SI: And you did not leave hungry, I assume.

SC: We didn't leave hungry.

SI: For the chefs out there like you who are constantly expanding their brand, what is the final goal? What are you, ultimately, trying to achieve?

SC: When I first started this company, it was really to have an independent mindset. To really, like I said, start a restaurant where the goal was to make food so good people sopped it up with a piece of bread. That's the name, Scarpetta. And you know what? I don't know the answer to that. I don't have one. I mean, I would love to do a catering company. I would love to open in Asia. I would love to do restaurants in Europe. I would love to do a high-end restaurant one of these days again. There's a million things I want to do. I want to create a bunch of cafés and wine bars, espresso bars. I would love to do all of it.

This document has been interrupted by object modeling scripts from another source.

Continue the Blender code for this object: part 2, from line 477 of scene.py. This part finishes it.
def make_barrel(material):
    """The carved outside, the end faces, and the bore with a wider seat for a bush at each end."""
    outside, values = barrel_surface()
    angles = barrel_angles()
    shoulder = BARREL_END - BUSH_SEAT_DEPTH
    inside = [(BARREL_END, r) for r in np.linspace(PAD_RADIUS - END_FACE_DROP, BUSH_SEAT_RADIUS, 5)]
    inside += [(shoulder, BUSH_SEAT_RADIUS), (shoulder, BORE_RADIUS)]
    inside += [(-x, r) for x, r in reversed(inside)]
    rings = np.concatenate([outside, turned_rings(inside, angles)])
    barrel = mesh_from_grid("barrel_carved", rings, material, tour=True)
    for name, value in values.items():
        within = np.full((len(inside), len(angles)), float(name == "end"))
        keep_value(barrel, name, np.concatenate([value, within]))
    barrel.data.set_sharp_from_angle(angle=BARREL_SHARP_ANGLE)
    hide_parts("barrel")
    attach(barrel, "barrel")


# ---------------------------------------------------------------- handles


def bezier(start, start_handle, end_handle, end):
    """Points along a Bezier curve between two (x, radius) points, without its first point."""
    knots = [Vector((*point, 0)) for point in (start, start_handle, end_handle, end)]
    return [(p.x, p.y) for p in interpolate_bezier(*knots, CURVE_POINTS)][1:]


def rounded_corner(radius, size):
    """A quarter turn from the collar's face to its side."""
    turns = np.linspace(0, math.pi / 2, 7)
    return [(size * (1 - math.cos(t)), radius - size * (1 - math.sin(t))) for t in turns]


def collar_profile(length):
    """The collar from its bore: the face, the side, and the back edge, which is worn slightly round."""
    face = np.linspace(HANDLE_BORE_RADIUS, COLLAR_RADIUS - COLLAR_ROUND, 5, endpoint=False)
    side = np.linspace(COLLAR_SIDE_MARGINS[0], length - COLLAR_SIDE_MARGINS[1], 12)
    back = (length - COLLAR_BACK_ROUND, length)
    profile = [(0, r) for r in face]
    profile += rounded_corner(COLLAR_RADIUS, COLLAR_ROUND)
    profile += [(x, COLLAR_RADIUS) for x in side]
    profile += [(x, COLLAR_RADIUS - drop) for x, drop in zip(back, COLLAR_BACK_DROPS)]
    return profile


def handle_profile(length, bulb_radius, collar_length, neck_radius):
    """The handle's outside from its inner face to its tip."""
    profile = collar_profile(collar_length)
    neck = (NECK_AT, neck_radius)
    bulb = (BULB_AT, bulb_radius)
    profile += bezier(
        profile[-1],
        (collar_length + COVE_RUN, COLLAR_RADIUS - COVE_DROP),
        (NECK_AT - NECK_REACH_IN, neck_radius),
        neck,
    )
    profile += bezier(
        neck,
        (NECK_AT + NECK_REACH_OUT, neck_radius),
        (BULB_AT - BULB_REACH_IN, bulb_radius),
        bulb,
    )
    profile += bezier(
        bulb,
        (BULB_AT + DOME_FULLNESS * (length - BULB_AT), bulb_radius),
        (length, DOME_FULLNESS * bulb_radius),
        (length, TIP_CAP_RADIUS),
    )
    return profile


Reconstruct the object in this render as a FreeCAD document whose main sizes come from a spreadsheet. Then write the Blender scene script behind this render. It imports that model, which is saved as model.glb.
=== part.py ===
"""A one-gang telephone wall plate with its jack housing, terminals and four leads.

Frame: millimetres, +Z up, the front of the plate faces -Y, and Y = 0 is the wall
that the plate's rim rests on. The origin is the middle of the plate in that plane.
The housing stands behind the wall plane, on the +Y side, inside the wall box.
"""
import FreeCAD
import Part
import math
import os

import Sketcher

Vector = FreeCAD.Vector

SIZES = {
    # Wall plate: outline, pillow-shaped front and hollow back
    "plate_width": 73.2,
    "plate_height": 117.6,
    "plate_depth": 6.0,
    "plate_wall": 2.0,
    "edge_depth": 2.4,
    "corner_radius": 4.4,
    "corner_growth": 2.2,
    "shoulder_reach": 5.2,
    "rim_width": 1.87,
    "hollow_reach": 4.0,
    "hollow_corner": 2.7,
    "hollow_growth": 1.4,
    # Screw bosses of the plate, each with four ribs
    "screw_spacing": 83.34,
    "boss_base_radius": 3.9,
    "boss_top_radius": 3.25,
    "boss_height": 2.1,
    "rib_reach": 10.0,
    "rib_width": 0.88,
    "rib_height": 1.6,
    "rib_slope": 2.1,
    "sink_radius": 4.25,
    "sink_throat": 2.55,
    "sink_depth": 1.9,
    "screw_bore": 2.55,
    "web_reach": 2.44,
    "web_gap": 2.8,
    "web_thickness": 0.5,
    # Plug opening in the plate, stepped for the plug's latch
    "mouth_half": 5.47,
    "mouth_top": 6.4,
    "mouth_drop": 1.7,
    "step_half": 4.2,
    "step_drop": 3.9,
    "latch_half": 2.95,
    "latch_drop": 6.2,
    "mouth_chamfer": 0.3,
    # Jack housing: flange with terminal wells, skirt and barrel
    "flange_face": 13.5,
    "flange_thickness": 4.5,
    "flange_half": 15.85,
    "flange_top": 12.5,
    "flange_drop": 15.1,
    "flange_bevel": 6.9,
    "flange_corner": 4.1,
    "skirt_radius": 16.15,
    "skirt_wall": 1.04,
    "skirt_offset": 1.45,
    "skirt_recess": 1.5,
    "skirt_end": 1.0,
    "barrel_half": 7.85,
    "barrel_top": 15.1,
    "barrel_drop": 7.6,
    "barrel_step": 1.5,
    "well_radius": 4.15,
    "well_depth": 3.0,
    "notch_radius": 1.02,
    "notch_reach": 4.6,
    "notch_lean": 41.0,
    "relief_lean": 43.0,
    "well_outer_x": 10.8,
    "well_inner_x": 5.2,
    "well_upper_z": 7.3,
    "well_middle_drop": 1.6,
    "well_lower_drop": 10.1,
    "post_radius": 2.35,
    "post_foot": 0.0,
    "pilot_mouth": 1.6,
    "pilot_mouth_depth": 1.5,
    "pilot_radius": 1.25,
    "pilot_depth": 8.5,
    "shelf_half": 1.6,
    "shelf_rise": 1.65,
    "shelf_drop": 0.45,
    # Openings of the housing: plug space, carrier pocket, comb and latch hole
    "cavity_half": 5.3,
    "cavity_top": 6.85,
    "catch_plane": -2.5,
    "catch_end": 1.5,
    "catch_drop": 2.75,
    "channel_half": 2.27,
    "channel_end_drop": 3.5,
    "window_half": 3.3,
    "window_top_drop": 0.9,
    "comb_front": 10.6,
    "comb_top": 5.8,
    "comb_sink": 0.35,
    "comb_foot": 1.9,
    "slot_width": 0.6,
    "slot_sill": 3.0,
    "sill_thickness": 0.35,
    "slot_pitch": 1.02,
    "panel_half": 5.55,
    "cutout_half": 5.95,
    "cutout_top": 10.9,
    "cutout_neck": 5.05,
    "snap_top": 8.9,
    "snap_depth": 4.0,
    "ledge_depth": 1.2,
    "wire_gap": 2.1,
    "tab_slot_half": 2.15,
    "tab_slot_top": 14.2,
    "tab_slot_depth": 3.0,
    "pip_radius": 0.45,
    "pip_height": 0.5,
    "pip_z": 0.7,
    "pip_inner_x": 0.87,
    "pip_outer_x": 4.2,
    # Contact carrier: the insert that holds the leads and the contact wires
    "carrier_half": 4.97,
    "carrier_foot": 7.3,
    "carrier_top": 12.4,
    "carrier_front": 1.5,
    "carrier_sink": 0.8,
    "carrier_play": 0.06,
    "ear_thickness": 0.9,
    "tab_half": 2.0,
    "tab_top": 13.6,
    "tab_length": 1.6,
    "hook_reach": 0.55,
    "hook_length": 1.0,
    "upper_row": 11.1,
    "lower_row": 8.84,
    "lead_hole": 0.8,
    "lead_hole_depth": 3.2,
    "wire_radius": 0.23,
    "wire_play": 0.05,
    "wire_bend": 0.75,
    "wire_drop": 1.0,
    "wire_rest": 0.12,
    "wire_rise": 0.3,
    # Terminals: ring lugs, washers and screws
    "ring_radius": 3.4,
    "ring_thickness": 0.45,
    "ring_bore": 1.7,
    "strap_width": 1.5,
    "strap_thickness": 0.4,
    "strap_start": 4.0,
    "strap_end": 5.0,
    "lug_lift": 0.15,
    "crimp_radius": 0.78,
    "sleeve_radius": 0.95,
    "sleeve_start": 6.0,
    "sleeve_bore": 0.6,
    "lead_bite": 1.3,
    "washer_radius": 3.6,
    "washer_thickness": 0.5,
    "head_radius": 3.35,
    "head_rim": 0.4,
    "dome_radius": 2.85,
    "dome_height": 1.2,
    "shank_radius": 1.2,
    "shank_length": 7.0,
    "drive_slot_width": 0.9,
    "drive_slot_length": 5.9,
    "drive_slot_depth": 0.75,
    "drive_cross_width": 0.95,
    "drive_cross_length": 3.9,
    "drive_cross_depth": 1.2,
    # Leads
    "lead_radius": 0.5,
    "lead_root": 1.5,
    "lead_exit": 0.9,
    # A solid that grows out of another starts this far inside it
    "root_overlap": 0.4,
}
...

And I realize that it's not about me, at all. It's about the people I surround myself with. It's about the people we put in place, and trust. It's about making everybody's lives better. It's one thing that, I'm not that guy who's gonna pursue all this stuff and then put it in my pocket and be like, "fuck you." Because that's the way I was treated when I was a young cook. I don't want to treat people that way. I mean, I sit down with different members of my team all the time. We talk about, "what interests you and moves us forward? And what of that resonates with me?" And what kind of incentive programs can we create for, you know, our top-tier guys? So then we can roll things out in a better platform. How do we get better all the time? What is better? What's better to you and what's better to me may not be the same thing. But I think ultimately that this company isn't about growth. It's about restraint, and it's about doing things the right way all the time. It's not about sacrificing or pasteurizing our brand moving forward. It's about adhering to the principles that we set for ourselves at the very beginning.

So I don't know where I'm going, you know? I know, just, that there's a lot of things that I want to do. But I say no to a lot more things than I say yes to. [Laughs] That's for sure. That's for sure.